Evidence of the effectiveness of coaching in medical education has been mounting over the last decade, leading educators and administrators to look for resources to help them create coaching programs of their own. A survey of medical schools reveals that nearly all had a coaching program or were developing one. The majority of established programs were still young, having been implemented in the last five years.
The authors of the study published in Medical Education Online surveyed more than 30 medical schools participating in the AMA Accelerating Change in Medical Education Consortium to describe existing coaching programs and help other institutions develop their own.
The AMA offers two free handbooks, Coaching in Medical Education: A Faculty Handbook, and It Takes Two: A Guide to Being a Good Coachee, to help educators and administrators create programs for coaching medical students.
Learn more with the AMA about how medical students can benefit from coaching in medicine.
Why pursue coaching in medical school?
Medical schools listed the following goals for the established programs and those being implemented in the next year:
- Professional identity formation—80%.
- Professionalism—76%.
- Academic performance—76%.
Other goals cited, in descending frequency, were well-being, community building, leadership, development of lifelong learning skills, remediation and clinical skill development.
In terms of content, 92% of programs reported academic performance, 88% cited professional development and 88% mentioned goal-setting. Other domains covered, in descending frequency, were well-being, reflection, interpersonal communication, time management, clinical performance, specialty selection, learner-driven content and decision-making abilities.
All of the programs surveyed had multiple goals rather than a single focus.
“Although this approach makes intuitive sense, literature to date has largely focused on coaching interventions with a singular goal,” says the study. “This finding has important implications for how institutions structure new coaching programs and select their coaches.
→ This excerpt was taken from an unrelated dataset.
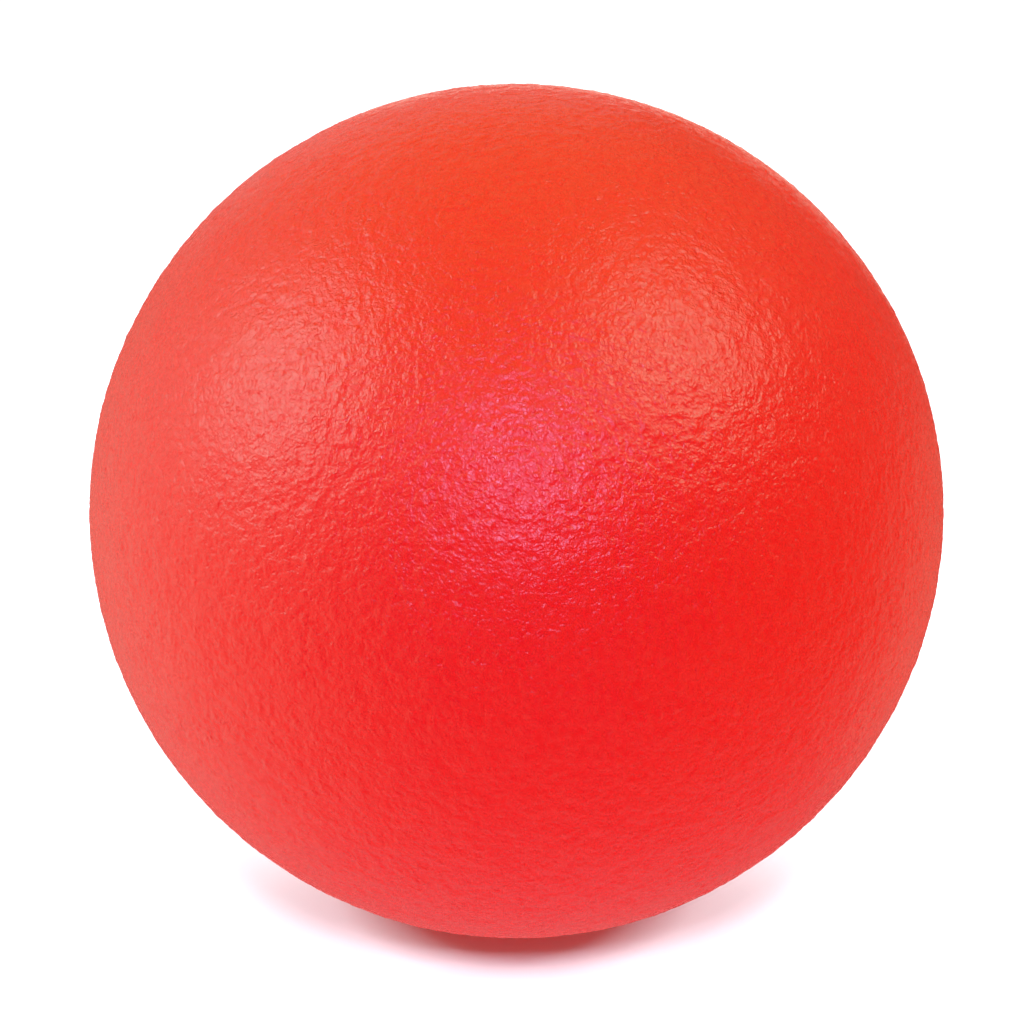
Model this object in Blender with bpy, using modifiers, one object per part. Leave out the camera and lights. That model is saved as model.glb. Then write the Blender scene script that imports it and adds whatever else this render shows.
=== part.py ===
"""A playground ball: a ball of cut foam under two sprayed elastomer coats, and the dab that fills its holding-pin hole.

Metres, +Z up. The origin is the ball's centre. +Y runs out through the dab, at the back of the ball.
The ball rests on the floor at (0, 0, -BALL_DIAMETER / 2).
"""

import math

import bpy

# Driving dimensions, in metres.
BALL_DIAMETER = 0.216
SKIN_THICKNESS = 0.0008
SEALER_THICKNESS = 0.0005
LAYER_GAP = 0.0003  # between one piece and the next, which the real coats fill

PIN_RADIUS = 0.0015  # the pin that holds the ball while it is sprayed
PIN_TRACK_DEPTH = 0.0065  # how far the dab runs down the pin's track, below the foam's surface
DAB_RADIUS = 0.0037  # the bare spot that the pin's collar leaves in the red coat

# How finely a turned shape is cut into flat faces.
TURN_STEPS = 48
RINGS = 24  # from one pole to the other

# Radii and heights that follow from them.
SKIN_OUTER = BALL_DIAMETER / 2
SKIN_INNER = SKIN_OUTER - SKIN_THICKNESS
SEALER_OUTER = SKIN_INNER - LAYER_GAP
SEALER_INNER = SEALER_OUTER - SEALER_THICKNESS
CORE_RADIUS = SEALER_INNER - LAYER_GAP
SKIN_HOLE_RADIUS = DAB_RADIUS + LAYER_GAP
PIN_HOLE_RADIUS = PIN_RADIUS + LAYER_GAP
DAB_UNDERSIDE = SEALER_OUTER + LAYER_GAP
DAB_TIP = CORE_RADIUS - PIN_TRACK_DEPTH

MERGE_DISTANCE = 0.00001
SHARP_ANGLE = math.radians(30)

# name: (colour, roughness). None of them is metal.
FINISHES = {
    "red_elastomer": ((0.80, 0.018, 0.018), 0.38),
    "clear_sealer": ((0.80, 0.72, 0.55), 0.45),
    "cream_foam": ((0.86, 0.80, 0.62), 0.95),
    "red_dab": ((0.74, 0.014, 0.014), 0.25),
}


def clear_scene():
    for obj in list(bpy.data.objects):
        bpy.data.objects.remove(obj)


def make_material(name):
    """A Principled material of the named finish."""
    colour, roughness = FINISHES[name]
    material = bpy.data.materials.new(name)
    material.use_nodes = True
    shader = material.node_tree.nodes["Principled BSDF"]
    shader.inputs["Base Color"].default_value = (*colour, 1.0)
    shader.inputs["Roughness"].default_value = roughness
    shader.inputs["Metallic"].default_value = 0.0
    return material


def on_sphere(sphere_radius, from_axis):
    """The point of a sphere's outline that lies from_axis away from the turning axis, on the upper side."""
    return (from_axis, math.sqrt(sphere_radius**2 - from_axis**2))


def arc_down(sphere_radius, hole_radius):
    """A sphere's outline from the rim of a round hole at its top pole down to its bottom pole.

    Every sphere has its rings at the same polar angles, so nested layers keep an even gap between their flat faces.
    """
    rim_angle = math.asin(hole_radius / sphere_radius)
    points = [on_sphere(sphere_radius, hole_radius)]
    for ring in range(1, RINGS):
        angle = math.pi * ring / RINGS
        if angle > rim_angle:
            points.append((sphere_radius * math.sin(angle), sphere_radius * math.cos(angle)))
    points.append((0.0, -sphere_radius))
    return points


def shell_profile(outer_radius, inner_radius, hole_radius):
    """A hollow ball's wall: up the inside from the bottom pole, out through the hole, and down the outside."""
    return arc_down(inner_radius, hole_radius)[::-1] + arc_down(outer_radius, hole_radius)


def turned(name, profile, finish, centre, collection):
    """A solid turned about its Z axis from points of (distance from the axis, height), shaded smooth between hard edges.

    The profile runs down the solid's outer side, and starts and ends on the axis.
    """
    outline = bpy.data.meshes.new(name + "_profile")
    edges = [(i, i + 1) for i in range(len(profile) - 1)]
    outline.from_pydata([(x, 0.0, z) for x, z in profile], edges, [])
    obj = bpy.data.objects.new(name, outline)
    collection.objects.link(obj)

    screw = obj.modifiers.new("Turn", "SCREW")
    screw.axis = "Z"
    screw.steps = TURN_STEPS
    screw.render_steps = TURN_STEPS
    screw.use_merge_vertices = True
    screw.merge_threshold = MERGE_DISTANCE

    evaluated = obj.evaluated_get(bpy.context.evaluated_depsgraph_get())
    solid = bpy.data.meshes.new_from_object(evaluated)
    obj.modifiers.clear()
    obj.data = solid
    bpy.data.meshes.remove(outline)
    solid.name = name
    solid.shade_smooth()
    solid.set_sharp_from_angle(angle=SHARP_ANGLE)
    solid.materials.append(make_material(finish))
    obj.parent = centre
    return obj


def make_foam_core(centre, collection):
    """The ball of foam, with the top of the pin's track, where the dab has run in."""
    track_bottom = DAB_TIP - LAYER_GAP
    track = [(0.0, track_bottom), (PIN_HOLE_RADIUS, track_bottom)]
    profile = track + arc_down(CORE_RADIUS, PIN_HOLE_RADIUS)
    return turned("foam_core", profile, "cream_foam", centre, collection)


def make_sealer_coat(centre, collection):
    """The first coat, which closes the foam's cut cells. Only the pin itself goes through it."""
    profile = shell_profile(SEALER_OUTER, SEALER_INNER, PIN_HOLE_RADIUS)
    return turned("sealer_coat", profile, "clear_sealer", centre, collection)


def make_colour_skin(centre, collection):
    """The red coat, with the round bare spot that the pin's collar left."""
    profile = shell_profile(SKIN_OUTER, SKIN_INNER, SKIN_HOLE_RADIUS)
    return turned("colour_skin", profile, "red_elastomer", centre, collection)


def make_pin_hole_dab(centre, collection):
    """A dab of the red coat: a cap flush with the skin, on a stem down the pin's track, which ends in a cone."""
    cone_height = PIN_RADIUS
    profile = [
        (0.0, SKIN_OUTER),
        on_sphere(SKIN_OUTER, DAB_RADIUS / 2),
        on_sphere(SKIN_OUTER, DAB_RADIUS),
        (DAB_RADIUS, DAB_UNDERSIDE),
        (PIN_RADIUS, DAB_UNDERSIDE),
        (PIN_RADIUS, DAB_TIP + cone_height),
        (0.0, DAB_TIP),
    ]
    return turned("pin_hole_dab", profile, "red_dab", centre, collection)


def main():
    clear_scene()
    collection = bpy.data.collections.new("playground_ball")
    bpy.context.scene.collection.children.link(collection)

    # The turned shapes stand on their own Z axis, and the empty lays that axis along +Y.
    centre = bpy.data.objects.new("ball_centre", None)
    centre.rotation_euler = (-math.pi / 2, 0.0, 0.0)
    collection.objects.link(centre)

    make_foam_core(centre, collection)
    make_sealer_coat(centre, collection)
    make_colour_skin(centre, collection)
    make_pin_hole_dab(centre, collection)


main()
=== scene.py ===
"""The looks of a red playground ball: soft foam, in a sprayed skin that has dried in fine, random wrinkles.

All sizes are in metres, in the frame of the CAD model: the origin is the ball's centre, +Z is up, and +Y
runs out through the dab at the back.
"""

import math

import bpy
import numpy as np
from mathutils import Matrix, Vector


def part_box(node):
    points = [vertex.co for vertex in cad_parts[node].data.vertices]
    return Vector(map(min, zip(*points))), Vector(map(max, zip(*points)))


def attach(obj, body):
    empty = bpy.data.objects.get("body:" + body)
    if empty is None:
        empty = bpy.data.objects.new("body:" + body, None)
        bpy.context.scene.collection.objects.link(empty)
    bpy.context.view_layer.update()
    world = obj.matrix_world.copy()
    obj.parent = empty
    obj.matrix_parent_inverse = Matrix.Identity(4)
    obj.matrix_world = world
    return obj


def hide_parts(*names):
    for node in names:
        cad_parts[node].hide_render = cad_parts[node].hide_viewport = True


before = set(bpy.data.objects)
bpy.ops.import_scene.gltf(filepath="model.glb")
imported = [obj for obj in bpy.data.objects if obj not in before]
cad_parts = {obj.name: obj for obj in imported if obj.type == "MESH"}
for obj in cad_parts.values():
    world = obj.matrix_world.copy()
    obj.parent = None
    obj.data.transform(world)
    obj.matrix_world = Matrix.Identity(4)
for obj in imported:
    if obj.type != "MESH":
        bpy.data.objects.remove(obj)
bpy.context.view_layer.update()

# ---------------------------------------------------------------------------
# Sizes, from the CAD model
# ---------------------------------------------------------------------------

skin_low, skin_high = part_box("colour_skin")
sealer_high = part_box("sealer_coat")[1]
core_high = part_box("foam_core")[1]
dab_low, dab_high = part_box("pin_hole_dab")

BALL_RADIUS = skin_high.z
SEALER_RADIUS = sealer_high.z
CORE_RADIUS = core_high.z
DAB_RADIUS = dab_high.x
DAB_TIP = dab_low.y

LAYER_GAP = 0.0003  # between one piece and the next
SKIN_INSIDE = SEALER_RADIUS + LAYER_GAP
SEALER_INSIDE = CORE_RADIUS + LAYER_GAP
SKIN_HOLE = DAB_RADIUS + LAYER_GAP
PIN_RADIUS = 0.0015
PIN_HOLE = PIN_RADIUS + LAYER_GAP

# How finely each ball is divided: squares along the edge of each of its six grids, and rings inside it.
SKIN_CELLS = 380
CORE_CELLS = 80
SEALER_CELLS = 60
INSIDE_STEPS = 40

# Rings of squares that are left out for the dab's hole in the skin, and for the pin's in the other two.
SKIN_HOLE_RINGS = 8
PIN_HOLE_RINGS = 2

SHARP_EDGE = math.radians(50)

# ---------------------------------------------------------------------------
# Random fields, worked out for whole arrays of points
# ---------------------------------------------------------------------------

LATTICE = 4096
TURN_COUNT = 64  # every seed is less than this
SEED_SHIFT = 31  # cells between one seed's random numbers and the next seed's
lattice_random = np.random.default_rng(20)
SHUFFLE = lattice_random.permutation(LATTICE)
SLOPES = lattice_random.normal(size=(LATTICE, 3))
SLOPES /= np.linalg.norm(SLOPES, axis=1, keepdims=True)
CELL_CENTRES = lattice_random.random((LATTICE, 3))
TURNS = np.linalg.qr(lattice_random.normal(size=(TURN_COUNT, 3, 3)))[0]
LATTICE_OFFSET = 300.0  # keeps every lattice coordinate positive
NOISE_REACH = 1.6  # brings the noise to about -1 to 1
FAR_OFF = 9.0  # further than any cell's centre, in spacings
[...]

For example, if a coaching program has multiple goals, coach-coachee dyads will need adequate time to address multiple goals and coaches will need to be well versed in multiple content areas.”
The study was co-written by Maya M. Hammoud, MD, MBA—the AMA's special adviser on medical education innovation and professor of learning health sciences at University of Michigan Medical School—and colleagues Margaret Wolff, MD, MHPE, Sally Santen, MD, PhD, Nicole Deiorio, MD, and Megan Fix, MD, from the University of Michigan Medical School, Virginia Commonwealth University School of Medicine and University of Utah School of Medicine, respectively. All these medical schools are members of the AMA consortium.
“These results do not suggest one particular approach to coaching in undergraduate medical education but rather highlight variables each school can carefully consider when developing a coaching program,” the study says.
Read more from the AMA about how medical students can make the most of an academic coaching relationship.
Who’s doing the medical school coaching?
"The cornerstone of coaching is the coach-coachee relationship,” the authors wrote, noting that the relationship is different from mentoring and advising. “In this study, the majority of respondents correctly identified the coaching relationship as one in which ‘the coach helps the student find a strategy through asking clarifying questions.’”
Most programs surveyed, 80%, made use of attending physicians as coaches, but residents and fellows and non-physicians were also utilized. In addition, while the number of students assigned to each coach varied, the majority of coaches, 64%, received 5–25% full-time equivalent effort to support their role.
The authors also provided insights on program development, implementation and evaluation, advising a six-step approach.
“This process should begin with problem identification and a needs assessment to determine if there are unmet student needs that may be filled by a coaching program,” the study says.
Limitations of the study include respondents’ being biased toward early adoption of education innovations, heavy representation of large academic medical centers and variability in how coaching is defined.